Kristof Ongenaet

Free agent
- Position: Forward

Personal information
- Born: 29 April 1985 (age 41) Ghent, Belgium
- Listed height: 6 ft 8 in (2.03 m)
- Listed weight: 215 lb (98 kg)

Career information
- College: Cuesta College (2005–2007); Syracuse (2007–2009);
- NBA draft: 2009: undrafted
- Playing career: 2009–present

Career history
- 2009–2011: Sutor Basket Montegranaro

= Kristof Ongenaet =

Kristof Ongenaet (born 29 April 1985) is a forward from Ghent, Belgium, who is a former player for the Syracuse Orange. He played for Sutor Basket Montegranaro in the Italian-based Lega Basket Serie A league.

==Team Belgium==
Before arriving at Cuesta College, Ongenaet had been a member of the Belgium National Junior Team.

==Junior College==
Prior to attending Syracuse University, Ongenaet played for Cuesta College, a community college in San Luis Obispo, California. Ongenaet averaged 10.3 points, a CCCAA-leading 12.3 rebounds and 3.1 assists per game as a freshman with the Cougars. In his sophomore season, he averaged 12 points, 11.7 rebounds and 3.8 assists per game.

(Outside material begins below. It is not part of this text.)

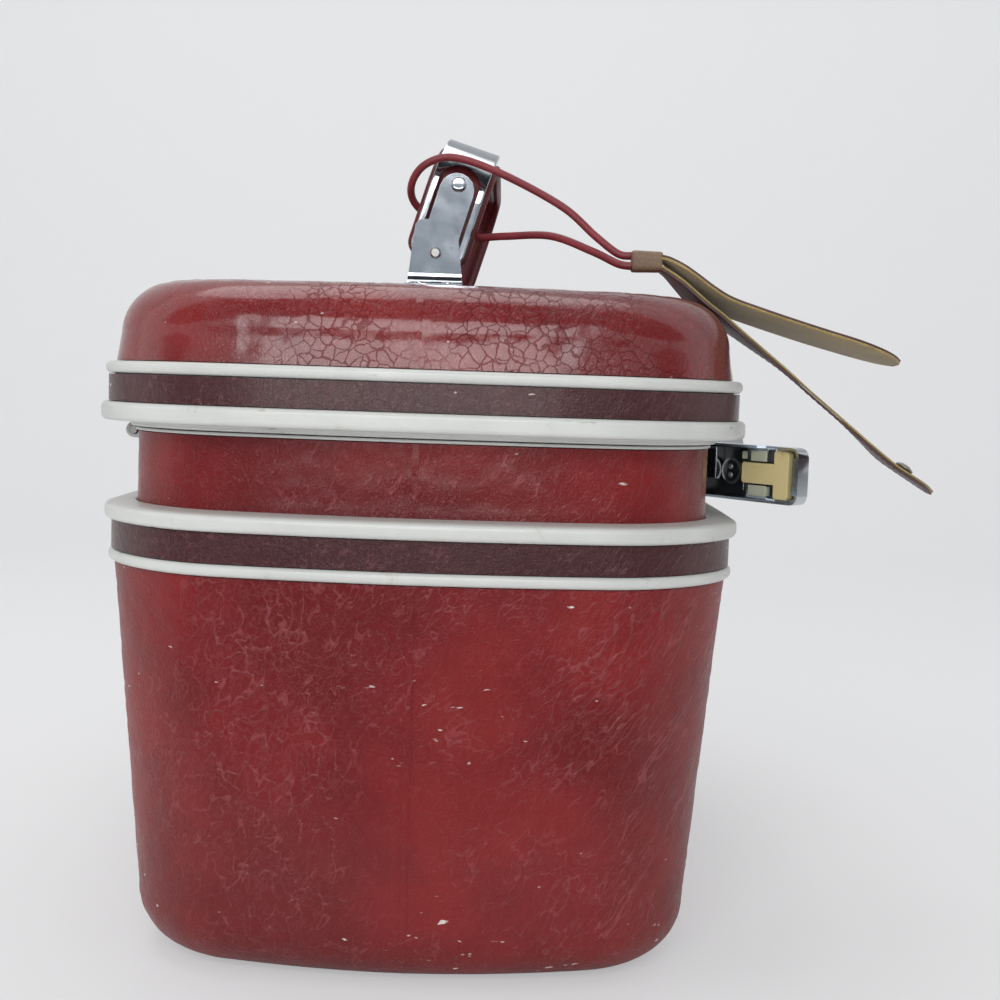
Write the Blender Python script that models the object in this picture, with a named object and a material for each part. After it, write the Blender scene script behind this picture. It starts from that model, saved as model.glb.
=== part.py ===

He was named to the Western State Conference first team after helping Cuesta to its first post-season berth since 1999. The Cougars were second in their division with a 17–16 record overall and 9–3 in the conference. Ongenaet left the Cuesta program ranked first in career rebound average (11.9) and second in career field-goal percentage (59.7%).

==College==
On 8 May 2007, Ongenaet signed a letter of intent to play at Syracuse University. He also had offers from Northwestern, Colorado, Cal-Irvine and Kansas State, and became the sixth recruit in Syracuse's 2007 class.

===2007–08===
Ongenaet would appear in 33 contests in the 2007–08 season, including starting the final 15 games of the season, with averages of 4.5 points and 4.5 rebounds per game. His best performance of the season was a 10-point and 11 rebound showing against the Seton Hall Pirates.

===2008–09===
Ongenaet began the season as the team's starting forward, but after the first 11 games, he was relegated to the bench in favor of Rick Jackson. Ongenaet would later become a key contributor off the bench, including a seven-point, 11 rebound effort against Villanova on 22 February 2009 and 12 points and seven rebounds against Seton Hall in the first round of the Big East Tournament on 11 March 2009. In his final home game against Rutgers on 3 March 2009, he would score 10 points to go along with six rebounds. Ongenaet would finish the season with averages of 3.1 points and 4.8 rebounds per game.

==Professional career==

On 6 August 2009, it was announced that Ongenaet signed a three-year contract with the Italian team Montegranaro.